Unlike Powell, Warsh's stance is an unconventional combination of “balance sheet reduction + interest rate cuts,” supporting controlling inflation through asset balance sheet reduction (QT) while providing liquidity to the real economy through interest rate cuts, arguing that balance sheet reduction targets the financial sector, while interest rate cuts benefit the real economy.

For Circle, which still primarily relies on U.S. Treasury benefits as a revenue source, a market shift towards interest rate cuts will have a direct negative impact on CRCL; meanwhile, balance sheet reduction may tighten financial market liquidity in the short term, suppressing the stock market.

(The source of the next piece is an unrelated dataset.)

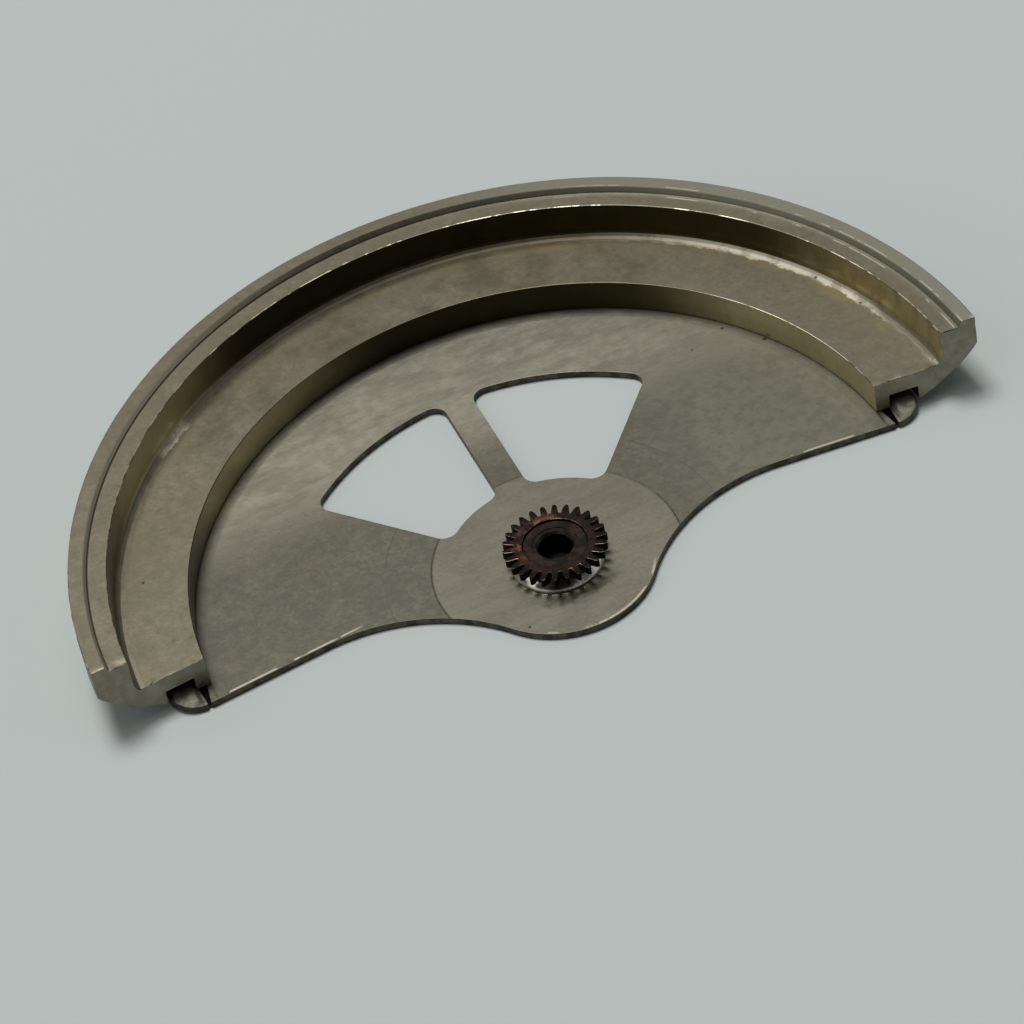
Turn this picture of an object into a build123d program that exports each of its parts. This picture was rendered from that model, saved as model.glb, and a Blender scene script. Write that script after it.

However, Warsh himself is a cryptocurrency holder; he is historically the first Federal Reserve chair to have directly invested in the cryptocurrency sector and places great importance on “the digital upgrade of U.S. financial competitiveness.” Warsh has also explicitly opposed the Federal Reserve issuing an official CBDC, believing that its credit is deeply bound to national sovereignty, and that if U.S. dollar credit is damaged, the CBDC will also collapse; hence he hopes to incorporate private stablecoins such as USDC into the Federal Reserve's regulatory system, making them "shadow dollars."

So, in the long run, Warsh’s ascension is expected to provide certain policy tailwinds for Circle's business, aiding its expansion.

If we talk about expectations, the short term may lean toward pessimism, but the long term may turn neutral or optimistic.